Thursday, October 02, 2008


When we first approached the camp there was a sense of eager anticipation for me, I guess because I have always been fascinated by the history of this time period. I knew this was no ordinary tourist attraction which explains why my enthusiasm was subdued. However it didn't take long for me, only about 10 minutes, to experience something much more powerful than mere fascination. When we walked through the front gate I found myself unable to move forward. I could only stand in silence and slowly allow my immediate surroundings to soak into my consciousness. As my eyesight began to behold the buildings and fences around me there was some kind of powerful wave welling up inside me. Before I recognized it there were tears in my eyes and on my face. I was caught off guard by this wave of emotion and stood there unable to clearly explain to myself why the tears had come. My attempt to make some sense of my emotional reaction was in vain.

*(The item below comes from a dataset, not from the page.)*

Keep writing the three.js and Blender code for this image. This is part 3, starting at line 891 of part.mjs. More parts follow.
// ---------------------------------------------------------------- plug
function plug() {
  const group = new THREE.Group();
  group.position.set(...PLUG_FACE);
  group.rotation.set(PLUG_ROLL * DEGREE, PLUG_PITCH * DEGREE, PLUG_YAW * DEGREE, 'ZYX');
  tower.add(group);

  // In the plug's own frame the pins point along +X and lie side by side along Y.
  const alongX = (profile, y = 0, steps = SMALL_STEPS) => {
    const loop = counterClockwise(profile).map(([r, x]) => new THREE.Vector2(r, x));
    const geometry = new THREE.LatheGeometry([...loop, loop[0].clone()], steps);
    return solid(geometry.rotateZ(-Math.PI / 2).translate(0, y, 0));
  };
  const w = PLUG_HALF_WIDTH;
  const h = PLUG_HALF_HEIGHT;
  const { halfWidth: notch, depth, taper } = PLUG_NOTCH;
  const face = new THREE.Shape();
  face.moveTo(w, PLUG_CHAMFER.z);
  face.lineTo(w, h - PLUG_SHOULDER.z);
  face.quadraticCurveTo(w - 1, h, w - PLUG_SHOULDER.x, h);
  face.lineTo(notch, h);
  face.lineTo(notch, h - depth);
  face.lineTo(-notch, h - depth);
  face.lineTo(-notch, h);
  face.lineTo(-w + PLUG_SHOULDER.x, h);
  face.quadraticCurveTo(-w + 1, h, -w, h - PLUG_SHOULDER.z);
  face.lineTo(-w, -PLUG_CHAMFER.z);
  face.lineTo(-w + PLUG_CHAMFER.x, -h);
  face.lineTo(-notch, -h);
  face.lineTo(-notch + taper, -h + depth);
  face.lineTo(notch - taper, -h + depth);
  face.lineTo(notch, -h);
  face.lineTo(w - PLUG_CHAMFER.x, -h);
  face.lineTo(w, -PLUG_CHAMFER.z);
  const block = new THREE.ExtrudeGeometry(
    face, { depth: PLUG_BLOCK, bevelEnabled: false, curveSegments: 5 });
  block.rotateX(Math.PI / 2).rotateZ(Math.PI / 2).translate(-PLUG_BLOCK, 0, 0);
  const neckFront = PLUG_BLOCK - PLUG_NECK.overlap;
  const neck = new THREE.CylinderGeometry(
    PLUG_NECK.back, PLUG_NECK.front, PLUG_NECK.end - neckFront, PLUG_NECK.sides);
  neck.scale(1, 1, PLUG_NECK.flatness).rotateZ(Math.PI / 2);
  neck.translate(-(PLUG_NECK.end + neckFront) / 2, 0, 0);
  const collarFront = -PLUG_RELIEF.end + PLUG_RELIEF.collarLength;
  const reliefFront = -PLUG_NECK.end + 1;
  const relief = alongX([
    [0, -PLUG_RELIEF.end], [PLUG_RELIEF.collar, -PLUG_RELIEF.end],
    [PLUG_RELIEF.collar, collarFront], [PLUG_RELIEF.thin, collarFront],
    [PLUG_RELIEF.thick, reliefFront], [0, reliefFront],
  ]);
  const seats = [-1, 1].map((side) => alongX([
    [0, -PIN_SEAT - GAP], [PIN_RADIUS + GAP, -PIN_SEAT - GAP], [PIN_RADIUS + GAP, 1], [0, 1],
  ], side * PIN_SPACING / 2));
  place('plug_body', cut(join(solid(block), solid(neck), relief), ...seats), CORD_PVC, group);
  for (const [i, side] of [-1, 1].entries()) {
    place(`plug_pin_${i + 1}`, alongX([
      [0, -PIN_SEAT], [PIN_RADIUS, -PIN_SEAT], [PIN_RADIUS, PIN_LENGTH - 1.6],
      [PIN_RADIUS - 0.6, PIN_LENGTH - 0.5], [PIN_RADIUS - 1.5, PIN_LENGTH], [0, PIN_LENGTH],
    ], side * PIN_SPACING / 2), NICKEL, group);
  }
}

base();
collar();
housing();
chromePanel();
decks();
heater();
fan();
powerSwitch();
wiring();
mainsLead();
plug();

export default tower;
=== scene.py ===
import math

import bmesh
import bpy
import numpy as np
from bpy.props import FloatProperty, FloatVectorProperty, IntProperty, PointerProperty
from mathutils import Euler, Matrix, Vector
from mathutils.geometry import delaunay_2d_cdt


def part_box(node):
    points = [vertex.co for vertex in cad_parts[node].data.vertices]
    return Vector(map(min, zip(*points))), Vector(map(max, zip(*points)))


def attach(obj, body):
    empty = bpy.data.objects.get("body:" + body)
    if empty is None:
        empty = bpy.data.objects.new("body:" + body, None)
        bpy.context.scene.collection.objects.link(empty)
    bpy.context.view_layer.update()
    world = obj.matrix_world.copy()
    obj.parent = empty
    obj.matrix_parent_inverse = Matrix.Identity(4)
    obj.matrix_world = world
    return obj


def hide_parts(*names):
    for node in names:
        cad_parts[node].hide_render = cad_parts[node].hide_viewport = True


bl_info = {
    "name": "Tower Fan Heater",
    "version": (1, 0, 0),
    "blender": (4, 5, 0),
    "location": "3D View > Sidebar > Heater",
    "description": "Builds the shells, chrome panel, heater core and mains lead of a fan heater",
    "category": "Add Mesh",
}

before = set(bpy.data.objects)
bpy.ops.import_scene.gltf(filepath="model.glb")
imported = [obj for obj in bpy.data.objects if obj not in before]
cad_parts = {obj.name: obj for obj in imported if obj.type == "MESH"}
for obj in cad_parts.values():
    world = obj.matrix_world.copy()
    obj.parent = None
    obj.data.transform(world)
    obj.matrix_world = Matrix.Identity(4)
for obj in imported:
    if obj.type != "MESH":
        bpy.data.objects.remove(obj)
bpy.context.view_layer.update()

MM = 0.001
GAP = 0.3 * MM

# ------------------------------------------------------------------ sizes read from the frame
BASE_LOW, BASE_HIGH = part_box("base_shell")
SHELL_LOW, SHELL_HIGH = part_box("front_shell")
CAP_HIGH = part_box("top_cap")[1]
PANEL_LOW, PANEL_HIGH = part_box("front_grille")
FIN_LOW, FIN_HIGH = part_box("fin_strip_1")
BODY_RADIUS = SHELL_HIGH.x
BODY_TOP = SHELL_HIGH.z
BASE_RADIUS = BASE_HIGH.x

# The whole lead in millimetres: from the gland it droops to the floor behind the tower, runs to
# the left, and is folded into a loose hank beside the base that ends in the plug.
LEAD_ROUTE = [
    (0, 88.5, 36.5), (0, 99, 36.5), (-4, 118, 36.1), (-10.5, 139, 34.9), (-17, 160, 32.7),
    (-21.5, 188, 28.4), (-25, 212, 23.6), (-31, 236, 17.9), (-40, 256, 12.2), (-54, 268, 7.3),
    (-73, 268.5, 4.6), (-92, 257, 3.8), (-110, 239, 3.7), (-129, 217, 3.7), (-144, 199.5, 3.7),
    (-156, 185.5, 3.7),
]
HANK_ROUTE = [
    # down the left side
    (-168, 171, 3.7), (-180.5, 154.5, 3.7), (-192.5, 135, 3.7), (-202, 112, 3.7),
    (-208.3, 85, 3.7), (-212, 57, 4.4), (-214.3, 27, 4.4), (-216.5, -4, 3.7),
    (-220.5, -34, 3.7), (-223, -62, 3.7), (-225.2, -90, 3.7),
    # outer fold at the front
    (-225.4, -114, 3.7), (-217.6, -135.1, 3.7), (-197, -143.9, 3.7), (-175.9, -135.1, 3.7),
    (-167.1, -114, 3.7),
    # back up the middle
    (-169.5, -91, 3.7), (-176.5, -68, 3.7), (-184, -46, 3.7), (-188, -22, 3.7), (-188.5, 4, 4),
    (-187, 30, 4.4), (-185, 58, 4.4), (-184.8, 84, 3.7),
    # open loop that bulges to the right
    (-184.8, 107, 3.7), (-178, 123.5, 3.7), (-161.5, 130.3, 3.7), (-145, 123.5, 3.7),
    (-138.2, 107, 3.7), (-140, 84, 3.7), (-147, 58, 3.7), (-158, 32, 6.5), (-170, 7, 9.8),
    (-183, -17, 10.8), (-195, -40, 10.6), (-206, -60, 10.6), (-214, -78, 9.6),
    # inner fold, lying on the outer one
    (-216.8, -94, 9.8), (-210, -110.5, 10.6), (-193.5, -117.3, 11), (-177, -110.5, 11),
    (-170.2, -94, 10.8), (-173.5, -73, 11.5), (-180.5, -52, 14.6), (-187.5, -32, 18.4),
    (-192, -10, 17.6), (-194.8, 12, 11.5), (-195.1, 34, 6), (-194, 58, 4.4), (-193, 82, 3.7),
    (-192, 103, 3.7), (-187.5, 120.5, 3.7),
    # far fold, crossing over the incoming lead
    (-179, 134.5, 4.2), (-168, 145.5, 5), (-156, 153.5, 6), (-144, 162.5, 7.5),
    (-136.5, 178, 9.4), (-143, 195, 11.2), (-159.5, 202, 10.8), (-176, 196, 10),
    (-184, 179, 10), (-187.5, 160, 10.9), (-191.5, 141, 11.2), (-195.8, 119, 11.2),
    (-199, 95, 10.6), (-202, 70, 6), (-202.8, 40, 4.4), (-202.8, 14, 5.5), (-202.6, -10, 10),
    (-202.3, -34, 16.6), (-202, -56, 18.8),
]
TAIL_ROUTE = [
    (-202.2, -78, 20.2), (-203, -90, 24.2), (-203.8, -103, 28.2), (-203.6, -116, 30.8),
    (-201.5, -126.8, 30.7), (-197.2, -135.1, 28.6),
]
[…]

This was something beyond ordinary words and beyond simple thoughts. I cannot remember another time or situation in my life when I felt this way and the fact that I couldn't understand it didn't bother me as it might have in a more normal situation.. The emotion flowed freely as I eventually began walking ahead slowly.

1 Comments:

At 7:44 AM, Blogger Tonya said...

Hi Scott! Your experience at Auschwitz sounds like what the Celtic Christians would call a Thin Place...where the veil between this world and the next is very thin.